1. Never worry about the commercial possibilities of a project. That stuff is for agents and editors to fret over – or not. Conversation with my American publisher. Me: “I’m writing a book so boring, of such limited commercial appeal, that if you publish it, it will probably cost you your job.” Publisher: “That’s exactly what makes me want to stay in my job.”
2. Don’t write in public places. In the early 1990s I went to live in Paris. The usual writerly reasons: back then, if you were caught writing in a pub in England, you could get your head kicked in, whereas in Paris, dans les cafés . . . Since then I’ve developed an aversion to writing in public. I now think it should be done only in private, like any other lavatorial activity.
3. Don’t be one of those writers who sentence themselves to a lifetime of sucking up to Nabokov.
4. If you use a computer, constantly refine and expand your autocorrect settings. The only reason I stay loyal to my piece-of-shit computer is that I have invested so much ingenuity into building one of the great autocorrect files in literary history. Perfectly formed and spelt words emerge from a few brief keystrokes: “Niet” becomes “Nietzsche”, “phoy” becomes ”photography” and so on. Genius!
5. Keep a diary. The biggest regret of my writing life is that I have never kept a journal or a diary.
6. Have regrets. They are fuel. On the page they flare into desire.

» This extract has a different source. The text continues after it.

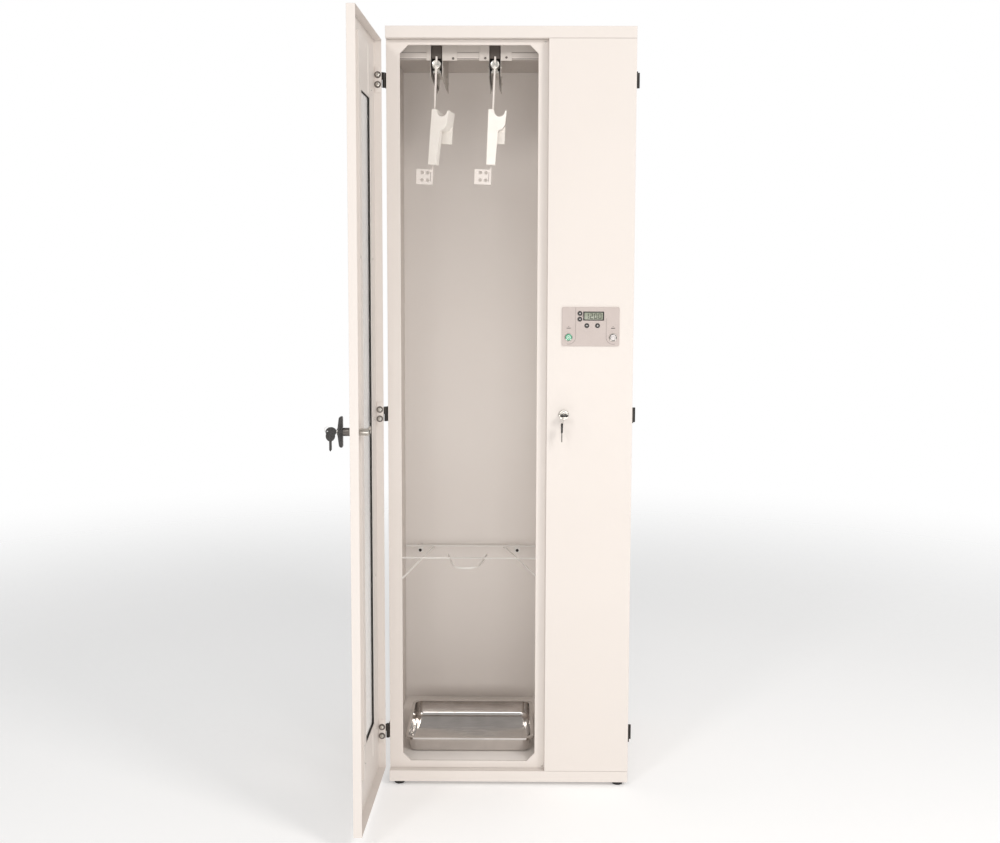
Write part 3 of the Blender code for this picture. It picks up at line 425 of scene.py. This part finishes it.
def tube(points, radius, closed=False):
    """A round bar through the points."""
    curve = bpy.data.curves.new("bar", "CURVE")
    curve.dimensions = "3D"
    curve.bevel_depth = radius
    curve.bevel_resolution = 3
    curve.use_fill_caps = True
    spline = curve.splines.new("POLY")
    spline.points.add(len(points) - 1)
    for point, co in zip(spline.points, points):
        point.co = (*co, 1)
    spline.use_cyclic_u = closed
    guide = bpy.data.objects.new("guide", curve)
    bpy.context.scene.collection.objects.link(guide)
    graph = bpy.context.evaluated_depsgraph_get()
    mesh = bpy.data.meshes.new_from_object(guide.evaluated_get(graph))
    bpy.data.objects.remove(guide)
    mesh.shade_smooth()
    mesh.set_sharp_from_angle(angle=SHARP_FROM_ON_BARS)
    return mesh


def arc(centre, radius, start, end, steps):
    angles = [math.radians(start + (end - start) * step / steps) for step in range(steps + 1)]
    return [(centre[0] + radius * math.cos(a), centre[1] + radius * math.sin(a)) for a in angles]


def rounded(u, v, radius, steps=6):
    """A rectangle with round corners."""
    return (
        arc((u[1] - radius, v[0] + radius), radius, -90, 0, steps)
        + arc((u[1] - radius, v[1] - radius), radius, 0, 90, steps)
        + arc((u[0] + radius, v[1] - radius), radius, 90, 180, steps)
        + arc((u[0] + radius, v[0] + radius), radius, 180, 270, steps)
    )


def prism(outline, axis, low, high):
    """A filled outline given thickness along an axis."""
    bm = bmesh.new()
    ends = [[bm.verts.new(axis_point(axis, u, v, along)) for u, v in outline] for along in (low, high)]
    for end in ends:
        bm.faces.new(end)
    for corner in range(len(outline)):
        after = (corner + 1) % len(outline)
        bm.faces.new([ends[0][corner], ends[0][after], ends[1][after], ends[1][corner]])
    return mesh_from(bm)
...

7. Have more than one idea on the go at any one time. If it’s a choice between writing a book and doing nothing I will always choose the latter. It’s only if I have an idea for two books that I choose one rather than the other. I always have to feel that I’m bunking off from something.
8. Beware of clichés. Not just the clichés that Martin Amis is at war with. There are clichés of response as well as expression. There are clichés of observation and of thought – even of conception. Many novels, even quite a few adequately written ones, are clichés of form which conform to clichés of expectation.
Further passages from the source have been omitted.